For every kanban item, there is a pull sequence --a series of kanban locations that models the actual replenishment network on the shop floor or through external suppliers, specifying the sequence to follow to obtain the kanban item.
In defining a pull sequence for a kanban item in Oracle Inventory, you specify the supplier and supplier site for a kanban item at a specific location. You also specify what you want the kanban calculation program to calculate, the lead time for obtaining the kanban item, the allocation percentage, and order modifiers that you want to affect the calculation program.
Kanban size refers to the number of items in each kanban. Because a kanban is only replenished when it's empty, the kanban size should be a multiple of the lot size. For example, if you would normally order an item in lots of 20, you should not make the kanban size less than 20 because the supplier would not be able to fulfill such an order.
Kanban cards are the replenishment signals. Each kanban bin has one kanban card, so the number of kanban cards is the same as the number of kanbans for each item. Thus, if a work center must have 100 of the same kanban item at any given time, and the kanban size is 20, there must be five kanbans for the item--five kanban cards.
The kanban plan indicates the number of kanbans and the size of each kanban required to satisfy the demand for all items that are either kanban released or have components that have kanban released items on the bill.
One of the most important tasks of a kanban planning system is determining the optimal number of kanban cards. The kanban planning software takes care of this calculation provided you enter correct values for kanban size, average daily demand for the kanban item, and the lead time to replenish one kanban.
We provide a package that you can use to customize the calculation. See the Oracle Manufacturing, Distribution, Sales and Service Open Interfaces Manual.
By default, the standard calculation is:
(C - 1) * S = D * L
- C is the number of kanban cards
- D is the average daily demand
If you think through the kanban process, you will see why this formula works best when the demand for the kanban item is steady.
- L is the lead time (in days) to replenish one kanban
In addition to this basic formula, when the calculation program calculates kanban size, it takes into account the values for the following order modifiers (specified in the pull sequence), in the following order:
For example, suppose you've specified the Minimum Order Quantity for a particular item to be 50. You want the formula to calculate the kanban size (S), so you enter values for S, D, and L. Even though--strictly based on the values you enter for C, D, and L--the formula should yield 40, the actual kanban size will be 50 because of your order modifier--assuming the Lot Multiplier is a factor of 50.
Note: The program uses order modifiers only when calculating the kanban size. If you specify the kanban size and want the program to calculate the number of kanban cards, the program does not use order modifiers.
How the Program Determines Average Daily Demand
Before the kanban calculation program can calculate the kanban size or the number of kanban cards, it needs values for the other variables. It gets the values of L and C or S from the pull sequence you define in Oracle Inventory. But where does the program get the value of D, the average daily demand?

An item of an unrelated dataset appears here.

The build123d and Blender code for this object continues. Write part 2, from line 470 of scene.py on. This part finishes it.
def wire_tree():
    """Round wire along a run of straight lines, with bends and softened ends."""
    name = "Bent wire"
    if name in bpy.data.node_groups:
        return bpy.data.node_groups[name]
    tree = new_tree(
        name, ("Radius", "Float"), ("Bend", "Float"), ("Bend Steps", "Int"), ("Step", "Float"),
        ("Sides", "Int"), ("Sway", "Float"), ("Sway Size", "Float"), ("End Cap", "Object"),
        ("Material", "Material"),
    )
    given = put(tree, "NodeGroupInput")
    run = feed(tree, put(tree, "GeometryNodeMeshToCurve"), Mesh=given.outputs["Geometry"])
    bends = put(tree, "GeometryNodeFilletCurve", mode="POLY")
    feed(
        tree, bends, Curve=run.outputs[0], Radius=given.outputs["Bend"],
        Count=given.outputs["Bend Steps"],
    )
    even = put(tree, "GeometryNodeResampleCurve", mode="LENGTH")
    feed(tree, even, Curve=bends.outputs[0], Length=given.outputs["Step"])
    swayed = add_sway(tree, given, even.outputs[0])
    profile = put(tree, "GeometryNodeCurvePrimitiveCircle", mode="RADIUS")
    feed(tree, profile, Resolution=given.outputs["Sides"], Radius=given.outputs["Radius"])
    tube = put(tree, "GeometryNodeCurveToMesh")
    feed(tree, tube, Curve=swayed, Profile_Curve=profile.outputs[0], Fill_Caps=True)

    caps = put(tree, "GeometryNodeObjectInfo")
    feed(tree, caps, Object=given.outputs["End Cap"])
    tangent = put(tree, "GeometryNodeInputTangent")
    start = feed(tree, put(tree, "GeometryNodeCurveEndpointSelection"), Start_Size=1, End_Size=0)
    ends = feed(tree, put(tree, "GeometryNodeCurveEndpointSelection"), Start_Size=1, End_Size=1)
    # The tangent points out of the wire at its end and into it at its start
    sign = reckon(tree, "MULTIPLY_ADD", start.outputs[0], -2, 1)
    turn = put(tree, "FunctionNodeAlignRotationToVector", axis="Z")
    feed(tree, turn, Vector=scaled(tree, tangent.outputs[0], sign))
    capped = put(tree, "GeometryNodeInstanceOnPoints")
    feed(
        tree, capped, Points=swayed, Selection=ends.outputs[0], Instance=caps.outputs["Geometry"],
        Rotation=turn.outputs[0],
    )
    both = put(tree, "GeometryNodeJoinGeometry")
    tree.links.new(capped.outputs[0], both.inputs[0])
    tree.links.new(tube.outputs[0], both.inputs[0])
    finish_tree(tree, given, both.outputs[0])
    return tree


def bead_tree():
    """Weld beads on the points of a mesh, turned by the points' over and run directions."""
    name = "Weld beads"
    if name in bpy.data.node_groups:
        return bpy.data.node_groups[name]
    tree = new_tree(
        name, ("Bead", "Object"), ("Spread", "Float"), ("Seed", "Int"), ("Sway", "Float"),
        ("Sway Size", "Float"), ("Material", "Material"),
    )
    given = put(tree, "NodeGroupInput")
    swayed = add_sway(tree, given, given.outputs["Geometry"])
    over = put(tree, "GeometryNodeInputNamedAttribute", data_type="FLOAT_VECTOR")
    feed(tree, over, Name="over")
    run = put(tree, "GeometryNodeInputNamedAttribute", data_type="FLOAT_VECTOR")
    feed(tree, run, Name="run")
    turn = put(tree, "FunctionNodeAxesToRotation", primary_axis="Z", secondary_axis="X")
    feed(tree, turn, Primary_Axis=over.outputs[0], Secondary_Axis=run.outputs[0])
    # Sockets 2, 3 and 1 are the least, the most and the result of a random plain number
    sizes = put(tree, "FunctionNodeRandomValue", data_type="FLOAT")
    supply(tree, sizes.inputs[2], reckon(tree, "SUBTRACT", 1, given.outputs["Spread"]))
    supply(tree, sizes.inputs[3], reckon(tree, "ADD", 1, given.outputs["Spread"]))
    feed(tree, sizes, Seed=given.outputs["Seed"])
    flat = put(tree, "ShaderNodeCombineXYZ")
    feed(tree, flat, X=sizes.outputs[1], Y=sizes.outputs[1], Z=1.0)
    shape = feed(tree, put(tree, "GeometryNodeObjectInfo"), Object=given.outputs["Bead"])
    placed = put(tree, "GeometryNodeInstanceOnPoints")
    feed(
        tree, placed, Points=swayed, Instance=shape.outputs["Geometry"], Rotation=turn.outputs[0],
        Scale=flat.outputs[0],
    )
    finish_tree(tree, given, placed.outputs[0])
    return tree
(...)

The program calculates the average daily demand by following these steps:
- It identifies all the kanban items that you want to include in your kanban calculation, using the parameters you enter when you launch a kanban calculation.
- It finds location information for each kanban item.
- For each kanban item, it identifies every BOM in which the item appears so that it can explode the demand from the assemblies down to the kanban item.
- Using the MDS, MPS, or forecast you specify in the Kanban Names window, it identifies all the demand entries for each kanban item for which the demand is independent. For example, suppose that from the forecast you specified in Kanban Names, the program finds independent demand for 600 of kanban item A.
- It uses the Allocation Percentage specified in the pull sequence for each kanban item to determine how to distribute demand for the item among its different locations. For example, if the allocation percentage for item A at location L1 is 20%, then the program places demand of 120 (that is, 20% of 600) at location L1.
- Using the MDS, MPS, or forecast you specify in the Kanban Names window, it calculates demand for each kanban item for which demand is dependent on the demand for other items. It does so by using the following information:
- Quantity per Assembly. For example, if there are 2 of kanban item R per one assembly of item K, and the demand for K is 10, then the demand for R is 20.
- Component Yield. The program divides the demand for the child item by that item's component yield to determine the actual demand for the child item. For example, if the component yield for item R is 50%, the new demand for R is 40 (because 20 divided by 50% is 40).
- Reverse Cumulative Yield. The program further divides the demand for the child item by the Reverse Cumulative Yield (specified in the operation sequence of the flow routing for the parent item) to determine the actual demand for the child item. For example, if the reverse cumulative yield for K is 10%, the new demand for R is 400 (because 40 divided by 10% is 400).
- Net Planning Percentage. The program then multiplies the demand for the child item by the Net Planning Percentage (specified in the operation sequence of the flow routing for the parent item) to determine the actual demand for the child item. For example, if the net planning percentage for K is 80%, the new demand for R is 320 (because 400 multiplied by 80% is 320).
- Finally, the program sums up the demand entries that fall within the kanban planning horizon for each kanban item at each location and divides the demand for each item at each location by the number of work days. For example, if the number of work days on the planning horizon is 20, then the average daily demand for item A at location L1 is 6 (because the total demand for item A at location L1 for the planning horizon is 120). The program prorates the demand from periodic forecasts for those days between the Demand window specified for the calculation program.